Although well-established knowledge exists on the effects of water deficit on the carbon isotope composition of berry must, data for any corresponding effects on vine nitrogen status are scarce and inconsistent. Gaudillère et al. (2002) did not observe any significant influence of nitrogen status, or any interaction between nitrogen and water status on the δ¹³C of berry purified sugar in a study in which variation in leaf nitrogen was indirectly induced by different soil tillage treatments; however, as the authors pointed out, the leaf nitrogen range of their data was narrower than that in our study. In agreement with these findings, and under the conditions of our study, the variation in must δ¹³C at harvest was not explained by nitrogen regime at any of the four growth stages (Figures 5C, D). However, in a one year study, Brillante et al. (2020) found a strong positive relationship between leaf blade N concentration at anthesis and berry must δ¹³C at maturity, but only when the data from two different vineyards were pooled; the authors attributed the absence of a similar relationship within each vineyard to the narrower leaf N variation in comparison to the pooled data.

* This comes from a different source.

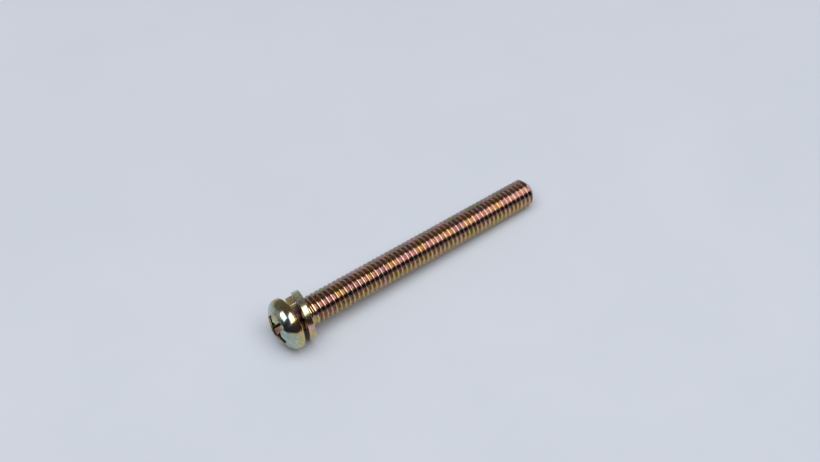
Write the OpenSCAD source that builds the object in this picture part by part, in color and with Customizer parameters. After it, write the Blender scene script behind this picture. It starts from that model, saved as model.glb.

On the other hand, we observed a significant interaction between irrigation and N fertilisation (Figure 4), which shows that the water supply effects on bulk juice δ¹³C depended on the fertiliser rate in both vineyards: while N rate increased, bulk juice δ¹³C values of the unirrigated and the irrigated treatments tended to converge. Whatever the underlying mechanisms, we expect these effects to interfere with interpretations of berry must carbon isotope composition in terms of water availability only in cases of high nitrogen variation and availability. Nevertheless, it should be noted that by veraison most of the added N will have been allocated to or incorporated into various vine organs. Thus, in order to better study the effect of N supply on must δ¹³C, a late (e.g., at VE) N treatment would be necessary.

Relatively few data exist on cane BDM δ¹³C, and these are related to grapevine genotypic variation in cane δ¹³C as a proxy of WUE (Virgona et al., 2003) and the effect of water deficit (Glenn et al., 2010). The contrasting effects of irrigation and N fertilisation on cane δ¹³C resemble their effects on leaf δ¹³C (Table 1), suggesting that leaf and cane δ¹³C were modulated in a similar manner within both organs. However, water availability contributed more to cane δ¹³C than N fertilisation, because irrigation accounted for more than double the variance of cane δ¹³C than that accounted for by N fertilisation (Figures 3C, D). In addition, the influence of water availability, as indicated by stem water potential, was evident for the BS stage in XM and from BC in CS (Figures 5A, B) when water conditions were not limiting (Table 1). This probably reflects the high sensitivity of shoot growth to water availability (Keller, 2005). Despite its regulation by water availability, cane δ¹³C cannot be considered an indicator of vine water status since stem potential accounted for at best 35 % of its variance (Figures 5E, F); nor can it be considered as an indicator of WUE_i on a seasonal basis, since the average WUE_i of the four samplings and cane δ¹³C were only positively correlated in the second year of the experiment and in the CS vineyard (R² = 0.48, p =0.0008, n = 18, data not shown). Thus, the interpretations of cane δ¹³C in terms of single leaf WUE_i may not be correct.

Canes are lignified shoots that develop and mature during the preceding growing season. Although green shoots can photosynthesise if they contain chlorophyll, their own carbon assimilation activity contributes to their carbon pool much less than the carbon they receive from leaves and other vine parts. However, metabolic processes in various plant organs or during translocation of metabolites from one organ to another can cause carbon isotope fractionations (Cernusak et al., 2013). Therefore, the carbon isotope abundance of canes was modulated by the isotope composition of translocated carbon and any associated fractionations. Additionally, carbohydrate composition is known to vary in response to N and water supply (Holzapfel et al., 2010), thus nitrogen and water status effects may be mediated by cane compositional changes. However, based on our data we cannot make inferences regarding the relative contribution of these effects and how water and nitrogen availability impacted them. Despite this limitation, the stronger positive relationship between leaf and cane δ¹³C from the later samplings (r = 0.61, p < 0.001 in CS and r = 0.74 p < 0.001 in XM at MT) probably represents the more intense allocation of leaf-originated carbon that was fixed during the maturation period (Holzapfel et al., 2010).